Let’s walk through this from the owner’s point of view. How could it be possible that every buyer can pay top dollar? More than anyone else? Someone must be lying! Maybe I will go back to them all and ask them to submit an offer then sell it to the highest bid!
You take the highest offer, now what? Do you know they are actually the highest offer or best buyer for your property for sure? What other terms are reasonable? What is reasonable in terms of representations and warranties, due diligence items, deposits, timelines? These are all questions that should come to mind and help you arrive at the answer to the question “Do I Need a Broker?”
If you haven’t found the answer, I have a few questions that may help.
Question #1: What percentage of the real buyers actively solicit sellers directly? Answer — roughly 30%. So, when you “go back to them all,” it is less than one-third of the real buyers.
Question #2: Why do buyers have an acquisitions team that contacts to you get directly? Answer— simply, to get a better price and better terms for themselves. It’s not for you! This is a basic business principle. Why would a buyer ever pay you more than they absolutely have to?
Question #3: How do I know which buyer is the best if I haven’t sold more than 2-3 parks in the last 10 years, or possibly ever? Answer — you don’t!
You may have caught on by now, but there are many benefits to hiring a reputable broker. We are now selling and financing close to 100 parks each year, so if you own your park for another five years before you’re ready to sell, we will have transacted on another 500 parks by then. When you hire a broker, you gain the same level of experience that they have, so choosing the right broker is just as important. You want someone to guide you through all of the questions above and more.
Now, if you are a buyer and you’re wondering why you should buy through a broker, it is simple – better matches, less wasted time, real sellers. As a buyer, you waste so much time trying to find direct deals, instead of focusing on running your properties, hiring the right people, fixing underlying issues with the property, filling spaces, etc. When a seller agrees to be represented, and oftentimes, to a “call for offers process”, you know they are serious and are going to take the best overall offer. It isn’t even always just price, but a combination of price, deposit, inspection period, hard money at signing etc. This process allows you the four to five weeks needed to ask questions and thoroughly review the underwriting, financials, rent rolls etc. and anticipate issues or surprise. Then, you are asked to submit an initial indication of interest, and if you are in the top three or four, you will be invited to a second round where you get even more serious and put all your cards on the table. The bid process takes a little more than a week, and you know if you won or not. Pretty clean, straightforward process, right?
Well, the reality is sellers will continue to think they know better than specialists (and they probably do know more than many brokers) and continue to sell directly at a rate of probably 50-70% of all transactions. Meanwhile, sellers that want to close the first time they enter contract, with no games or re-trades, will hire an experienced, highly referenced, and honest broker, to run a true arm’s-length process. We close dozens of sales every year, without alerting the residents or employees until a winner has been selected and a contract signed. Usually, by the time surveying and environmental reports are being performed you will start having residents or employees get curious and start asking questions, but there is little chance of the deal falling apart at that point if you’ve run the proper process.

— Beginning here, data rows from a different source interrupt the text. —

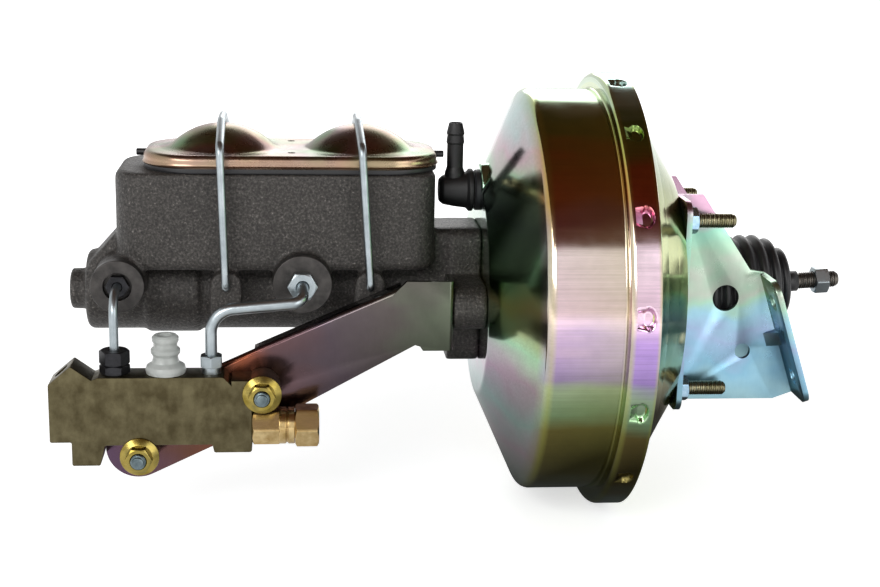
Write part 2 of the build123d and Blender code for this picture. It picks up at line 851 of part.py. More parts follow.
def make_reaction_disc():
    """Rubber disc that passes the brake force back to the pedal."""
    return turned(
        [
            (DISC_BACK_X - DISC_T, 0),
            (DISC_BACK_X - DISC_T, DISC_R - SEAT_GAP),
            (DISC_BACK_X - SEAT_GAP, DISC_R - SEAT_GAP),
            (DISC_BACK_X - SEAT_GAP, 0),
        ]
    )


def make_output_rod():
    """Output rod that pushes the master cylinder's primary piston."""
    head = DISC_BACK_X - DISC_T - SEAT_GAP
    tip = PRIMARY_X - 4.0
    return turned(
        [
            (tip, 0),
            (tip, OUTPUT_ROD_R - 1.4),
            (tip + 2.0, OUTPUT_ROD_R),
            (head - 5.0, OUTPUT_ROD_R),
            (head - 5.0, DISC_R - SEAT_GAP),
            (head, DISC_R - SEAT_GAP),
            (head, 0),
        ]
    )


def make_diaphragm_plate():
    """Dished plate that stiffens the diaphragm."""
    mid = PLATE_T / 2
    seat = HUB_FLANGE_X + SEAT_GAP + mid
    return pressed(
        [(seat, HUB_TUBE_R + 3.6), (seat, 30.0), (-12.0, 41.0), (-12.0, 74.0), (-24.0, PLATE_R - 3.0)],
        [4.0, 6.0, 8.0],
        PLATE_T,
    )


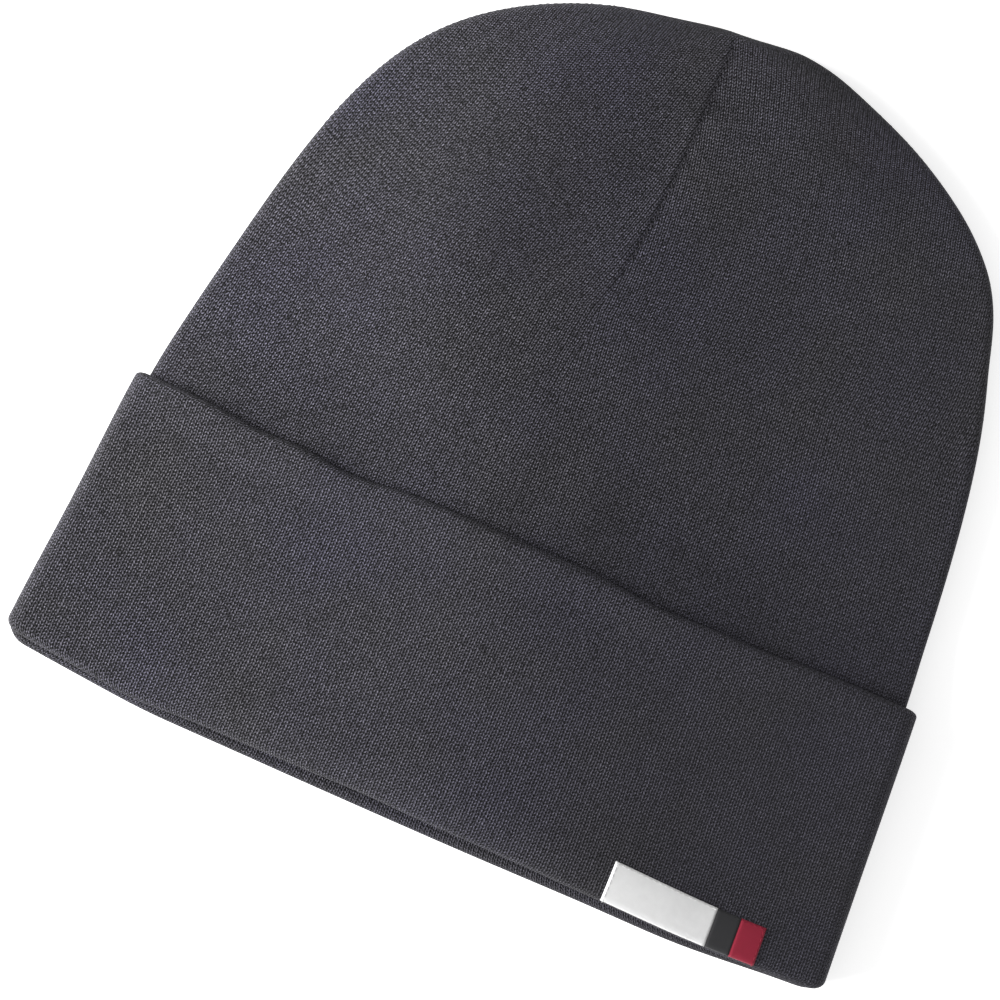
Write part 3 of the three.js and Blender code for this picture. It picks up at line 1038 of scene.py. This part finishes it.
def tape_material(name, colour, roughness):
    """Woven tape: fine warp and weft threads, each a little rounded."""
    material, tree = bare_material(name)
    place = put(tree, "ShaderNodeTexCoord").outputs["Object"]
    cloth = parts_of(tree, put(tree, "ShaderNodeUVMap", uv_map="cloth").outputs["UV"])
    warp = calc(tree, "SINE", calc(tree, "MULTIPLY", cloth["X"], 2 * math.pi / warp_pitch))
    weft = calc(tree, "SINE", calc(tree, "MULTIPLY", cloth["Y"], 2 * math.pi / weft_pitch))
    height = calc(tree, "MULTIPLY_ADD", calc(tree, "MULTIPLY", warp, weft), 0.5, 0.5)
    # Painted highlight on the threads' crests and painted shade between them.
    tone = calc(tree, "MULTIPLY_ADD", height, *weave_shade)
    tone = calc(tree, "MULTIPLY", tone, varied(tree, place, *tape_mottle))
    fabric_shader(tree, shaded(tree, colour, tone), height, weave_height, roughness=roughness, sheen=0.05)
    return material


def sewing_path(start, end):
    """A seam just inside a field's upper edge and, where the label ends, down its side."""
    top = label_above - sewing_inset
    low = sewing_inset - label_below
    at_left_end = start == fields["label_white"]["from"]
    at_right_end = end == fields["label_red"]["to"]
    first = start + (sewing_inset if at_left_end else sewing_length / 2)
    last = end - (sewing_inset if at_right_end else sewing_length / 2)
    corners = [(first, top), (last, top)]
    if at_left_end:
        corners.insert(0, (first, low))
    if at_right_end:
        corners.append((last, low))
    x, above = [], []
    for (x0, above0), (x1, above1) in zip(corners[:-1], corners[1:]):
        steps = round(max(abs(x1 - x0), abs(above1 - above0)) / sewing_step)
        x.append(np.linspace(x0, x1, steps, endpoint=False))
        above.append(np.linspace(above0, above1, steps, endpoint=False))
    x = np.append(np.concatenate(x), corners[-1][0])
    above = np.append(np.concatenate(above), corners[-1][1])
    surface = label_gap + label_thickness
    on_tape = label_point(x, above, surface + sewing_height)
    return on_tape, label_point(x, above, surface + 1) - on_tape


label_pieces = []
for node, field in fields.items():
    tape = field_mesh(node + "_tape", field["from"], field["to"])
    tape.data.materials.append(tape_material(node + "_tape", field["colour"], field["roughness"]))
    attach(tape, "root")
    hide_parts(node)
    sewing = sewn_rows(
        node + "_sewing",
        [sewing_path(field["from"], field["to"])],
        pitch=sewing_pitch,
        length=sewing_length,
        radius=sewing_radius,
        lean=0.0,
        unevenness=0.05,
        seed=7,
        thread=thread_material(node + "_thread", field["colour"], field["roughness"]),
    )
    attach(sewing, "root")
    label_pieces += [tape, sewing]

# Studio. A pale table, one large soft light from the cap's left and rim, and a pale surround. The camera
# looks straight down with a long lens, turned as the photo is.

turned = math.radians(24.5)
view_centre = Vector((-11.8 * mm, -24.2 * mm, 0.012))
view_width = 0.255
camera_distance = 1.6

floor_half = 4.0
floor_height = -0.2 * mm
floor_corners = [
    (x * floor_half, y * floor_half, floor_height) for x, y in ((-1, -1), (1, -1), (1, 1), (-1, 1))]
floor_mesh = bpy.data.meshes.new("table")
floor_mesh.from_pydata(floor_corners, [], [(0, 1, 2, 3)])
floor = placed("table", floor_mesh)
floor_material, floor_tree = bare_material("pale_table")
floor_shader = put(floor_tree, "ShaderNodeBsdfPrincipled", {
    "Base Color": (0.93, 0.93, 0.93, 1),
    "Emission Color": (1, 1, 1, 1),
    "Emission Strength": 0.58,
    "Roughness": 0.9,
    "Specular IOR Level": 0.0,
})
put(floor_tree, "ShaderNodeOutputMaterial", {"Surface": floor_shader.outputs["BSDF"]})
floor.data.materials.append(floor_material)


def soft_light(name, direction, elevation, distance, size, power):
    """A square area light that faces the cap and that the camera doesn't see."""
    light = bpy.data.lights.new(name, "AREA")
    light.shape = "SQUARE"
    light.size = size
    light.energy = power
    lamp = placed(name, light)
    height = math.radians(elevation)
    offset = direction.normalized() * math.cos(height) + Vector((0, 0, math.sin(height)))
    lamp.location = view_centre + offset * distance
    lamp.rotation_euler = offset.to_track_quat("Z", "Y").to_euler()
    lamp.visible_camera = False


key_azimuth = math.radians(20)  # from the cap's left, towards its rim
key_direction = Vector((-math.cos(key_azimuth), -math.sin(key_azimuth), 0))
soft_light("key_light", key_direction, elevation=25, distance=1.5, size=1.2, power=64)

world = bpy.data.worlds.new("surround")
world.use_nodes = True
background = world.node_tree.nodes["Background"]
background.inputs["Color"].default_value = (1, 1, 1, 1)
background.inputs["Strength"].default_value = 0.50
bpy.context.scene.world = world
bpy.context.scene.view_settings.view_transform = "Standard"

lens = bpy.data.cameras.new("camera")
lens.sensor_width = 36
lens.lens = lens.sensor_width * camera_distance / view_width
camera = placed("camera", lens)
camera.location = view_centre + Vector((0, 0, camera_distance))
camera.rotation_euler = (0, 0, turned)
bpy.context.scene.camera = camera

The moral of the story for sellers is you could get lucky, but more often than not, you will net less and be tied up for much longer when you sell direct. As the old saying goes “Pioneers take arrows.” I get calls almost every week from sellers that have wasted 60-90 days in contract with a direct buyer. The buyer has already been granted two extensions to due diligence and has now started asking for price reductions. Usually, they have also pushed for access to the staff and let the word out about sale, so the seller feels compromised and is more likely to take the discounted price. Meanwhile, the issues the buyer is bringing up are things we would have fully disclosed in a proper process and had priced in and acknowledged by every buyer submitting an offer.
So, do you need a broker?
Well, it depends. Hire the wrong broker and you’ll be worse off than having no broker. But hire the right broker and you will sell to the best buyer for your property at the highest price and close in a timely manner. Get the name and number for each of the brokers’ last 10 sales and choose wisely.